The analysis revolves around the action research spiral before and after the pandemic. We reflected on the different stages of the spiral process within the research project: 1) Planning a change, 2) acting and observing the process and consequences of the change, 3) reflecting on these processes and consequences, 4) replanning, and 5) acting and observing (Kemmis, McTaggart, & Nixon, 2014). We analyzed three loops of the spiral process: 1) the initial phase of trust building with the community members, and the beginning of the systematization of the community values and principles that served as the basis for the education project; 2) the consolidation of the research team and securing funding for the project; and 3) the consolidation of the community education committee through virtual meetings since March 2020, due to the pandemic and the national regulations that prevented the planned visits to CP-HR. Then, we present four principles that have supported our community work during these difficult times: (1) Communicative action is more than a theoretical concept; (2) horizontal relationships should prevail; (3) time is of the essence; and (4) other competing needs should be leveraged. We hope other groups of researchers and community leaders find some light in our experience, and institutions become more aware of the challenges communities and researchers face when conducting critical research in times of crisis.

Key Terms in this Chapter

Peacebuilding: From a critical lens, peacebuilding is not reduced to the absence of war. Peacebuilding is related to achieving social justice and transformation in Colombia.

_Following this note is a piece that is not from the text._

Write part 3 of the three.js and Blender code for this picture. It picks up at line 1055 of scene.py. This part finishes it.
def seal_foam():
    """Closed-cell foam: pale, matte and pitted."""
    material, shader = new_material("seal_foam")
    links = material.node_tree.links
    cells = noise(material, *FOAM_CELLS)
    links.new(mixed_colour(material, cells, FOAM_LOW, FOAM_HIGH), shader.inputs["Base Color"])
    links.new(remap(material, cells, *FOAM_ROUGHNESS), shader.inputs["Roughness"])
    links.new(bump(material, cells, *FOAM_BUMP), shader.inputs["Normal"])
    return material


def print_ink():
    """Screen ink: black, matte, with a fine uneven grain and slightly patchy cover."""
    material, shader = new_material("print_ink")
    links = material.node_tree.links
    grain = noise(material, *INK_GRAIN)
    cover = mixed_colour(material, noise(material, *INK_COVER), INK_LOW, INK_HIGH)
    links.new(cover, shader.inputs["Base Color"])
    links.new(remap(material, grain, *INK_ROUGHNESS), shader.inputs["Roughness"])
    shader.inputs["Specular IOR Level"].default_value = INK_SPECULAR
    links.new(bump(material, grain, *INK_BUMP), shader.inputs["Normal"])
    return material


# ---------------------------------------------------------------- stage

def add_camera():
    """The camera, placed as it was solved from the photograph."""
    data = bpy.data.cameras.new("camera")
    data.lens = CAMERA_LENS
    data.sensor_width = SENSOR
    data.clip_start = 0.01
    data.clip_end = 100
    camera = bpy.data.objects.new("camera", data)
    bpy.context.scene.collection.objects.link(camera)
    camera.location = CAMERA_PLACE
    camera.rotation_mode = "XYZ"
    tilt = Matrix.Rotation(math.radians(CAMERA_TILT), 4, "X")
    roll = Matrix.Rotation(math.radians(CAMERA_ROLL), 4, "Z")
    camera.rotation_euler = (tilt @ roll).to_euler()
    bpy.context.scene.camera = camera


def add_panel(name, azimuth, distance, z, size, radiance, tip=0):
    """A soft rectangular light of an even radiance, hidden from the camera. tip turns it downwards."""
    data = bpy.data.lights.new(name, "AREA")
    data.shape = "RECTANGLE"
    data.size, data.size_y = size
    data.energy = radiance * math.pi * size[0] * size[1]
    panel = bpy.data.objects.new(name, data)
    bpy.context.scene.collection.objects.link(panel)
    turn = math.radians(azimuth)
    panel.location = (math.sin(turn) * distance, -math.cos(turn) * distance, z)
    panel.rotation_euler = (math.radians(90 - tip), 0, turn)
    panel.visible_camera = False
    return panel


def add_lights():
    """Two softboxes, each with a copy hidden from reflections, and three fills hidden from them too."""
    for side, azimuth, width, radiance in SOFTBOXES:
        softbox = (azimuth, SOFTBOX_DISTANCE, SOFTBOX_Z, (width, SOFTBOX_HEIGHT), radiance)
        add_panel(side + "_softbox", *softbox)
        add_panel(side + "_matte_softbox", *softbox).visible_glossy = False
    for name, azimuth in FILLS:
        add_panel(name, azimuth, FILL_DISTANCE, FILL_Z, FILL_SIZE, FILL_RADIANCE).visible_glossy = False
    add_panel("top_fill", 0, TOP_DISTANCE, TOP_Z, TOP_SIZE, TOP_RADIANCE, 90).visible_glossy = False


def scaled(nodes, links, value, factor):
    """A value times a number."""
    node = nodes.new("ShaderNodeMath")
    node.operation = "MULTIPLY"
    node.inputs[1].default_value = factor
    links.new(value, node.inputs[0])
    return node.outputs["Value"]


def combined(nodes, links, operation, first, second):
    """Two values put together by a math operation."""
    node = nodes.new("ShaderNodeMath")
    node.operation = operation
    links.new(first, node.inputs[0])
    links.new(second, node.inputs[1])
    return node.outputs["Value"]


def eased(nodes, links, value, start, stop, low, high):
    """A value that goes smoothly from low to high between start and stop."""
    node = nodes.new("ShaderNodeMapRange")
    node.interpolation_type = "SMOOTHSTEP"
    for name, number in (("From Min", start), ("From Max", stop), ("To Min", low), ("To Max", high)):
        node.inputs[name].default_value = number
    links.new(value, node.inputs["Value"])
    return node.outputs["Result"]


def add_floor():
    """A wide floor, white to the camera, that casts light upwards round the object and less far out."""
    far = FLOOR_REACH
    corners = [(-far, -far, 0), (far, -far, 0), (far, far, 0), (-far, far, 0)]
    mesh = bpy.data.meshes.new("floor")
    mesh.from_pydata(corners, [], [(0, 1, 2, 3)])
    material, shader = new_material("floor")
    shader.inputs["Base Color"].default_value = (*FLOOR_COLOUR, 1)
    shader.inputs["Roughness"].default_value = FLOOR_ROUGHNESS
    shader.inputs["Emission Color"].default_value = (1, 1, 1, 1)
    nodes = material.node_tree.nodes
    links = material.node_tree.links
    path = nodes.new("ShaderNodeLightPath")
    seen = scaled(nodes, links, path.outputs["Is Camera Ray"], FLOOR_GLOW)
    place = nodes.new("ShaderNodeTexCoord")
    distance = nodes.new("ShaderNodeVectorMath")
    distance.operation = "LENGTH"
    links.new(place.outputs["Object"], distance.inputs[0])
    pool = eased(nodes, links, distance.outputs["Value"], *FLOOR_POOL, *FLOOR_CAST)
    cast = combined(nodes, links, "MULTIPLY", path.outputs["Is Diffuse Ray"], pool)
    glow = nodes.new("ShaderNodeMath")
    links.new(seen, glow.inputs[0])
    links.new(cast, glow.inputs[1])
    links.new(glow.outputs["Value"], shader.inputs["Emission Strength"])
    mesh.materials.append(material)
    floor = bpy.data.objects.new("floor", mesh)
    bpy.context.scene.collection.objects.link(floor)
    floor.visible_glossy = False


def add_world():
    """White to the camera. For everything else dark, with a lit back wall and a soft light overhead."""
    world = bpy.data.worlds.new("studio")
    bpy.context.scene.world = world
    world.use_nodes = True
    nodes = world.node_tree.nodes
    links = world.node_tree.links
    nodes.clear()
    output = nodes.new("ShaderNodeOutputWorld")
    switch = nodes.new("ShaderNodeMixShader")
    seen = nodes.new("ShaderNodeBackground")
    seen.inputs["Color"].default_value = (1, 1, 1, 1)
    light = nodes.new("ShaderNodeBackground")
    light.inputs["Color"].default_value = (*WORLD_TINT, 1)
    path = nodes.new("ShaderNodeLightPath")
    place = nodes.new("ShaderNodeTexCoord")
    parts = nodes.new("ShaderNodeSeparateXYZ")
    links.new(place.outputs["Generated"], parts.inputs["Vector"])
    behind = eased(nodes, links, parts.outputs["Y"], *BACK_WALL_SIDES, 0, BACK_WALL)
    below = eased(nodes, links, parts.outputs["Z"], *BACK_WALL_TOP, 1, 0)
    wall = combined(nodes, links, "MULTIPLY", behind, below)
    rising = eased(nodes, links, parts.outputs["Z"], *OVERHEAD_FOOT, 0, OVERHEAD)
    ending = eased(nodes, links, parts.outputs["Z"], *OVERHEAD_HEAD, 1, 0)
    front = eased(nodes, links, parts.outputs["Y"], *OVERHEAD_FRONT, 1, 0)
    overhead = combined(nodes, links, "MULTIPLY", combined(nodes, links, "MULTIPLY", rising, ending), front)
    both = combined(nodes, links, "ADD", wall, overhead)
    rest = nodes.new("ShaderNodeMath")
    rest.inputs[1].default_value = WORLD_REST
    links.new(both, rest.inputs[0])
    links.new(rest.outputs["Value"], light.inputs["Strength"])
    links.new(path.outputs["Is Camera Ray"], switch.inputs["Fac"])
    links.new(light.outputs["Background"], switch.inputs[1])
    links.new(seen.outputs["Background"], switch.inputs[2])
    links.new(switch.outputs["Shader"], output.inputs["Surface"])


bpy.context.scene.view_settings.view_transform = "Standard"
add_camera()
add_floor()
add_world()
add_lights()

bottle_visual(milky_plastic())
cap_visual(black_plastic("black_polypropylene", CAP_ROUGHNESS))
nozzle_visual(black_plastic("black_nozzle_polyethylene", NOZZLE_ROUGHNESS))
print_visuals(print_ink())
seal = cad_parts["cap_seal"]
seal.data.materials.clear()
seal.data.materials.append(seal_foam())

Reincorporation Process: This process is geared at people who laid down their arms within the framework of the Final Peace Agreement and transitioned to legality.

Guerrilla Member: It is a member of a small independent group taking part in irregular fighting, typically against larger regular forces. In Colombia, the FARC-EP guerrilla group was created in 1964.

CPAR: Critical Participatory Action Research is rooted in the belief that those most impacted by research should take the lead in framing the questions, design, methods, analysis and determining what products and actions might be most useful in securing social change.

ETCR: In English, Territorial Spaces for Training and Reincorporation are spaces created by the government to facilitate the reincorporation process of former FARC-EP guerrilla members in the context of the 2016 Peace Accord in Colombia.

Crisis: A time of great disagreement, confusion, or suffering.

COVID-19: Coronavirus disease or COVID-19 is an infectious disease caused by a newly discovered coronavirus in 2019. Most people infected with the COVID-19 virus will experience mild to moderate respiratory illness and recover without requiring special treatment. Older people, and those with underlying medical problems like cardiovascular disease, diabetes, chronic respiratory disease, and cancer are more likely to develop serious illness.

Rurality: In Colombia, rurality implies social and political dimensions. Rural people or campesinos are affected by lack of land ownership, violence, limited access to basic public services, health and education, and other social inequalities.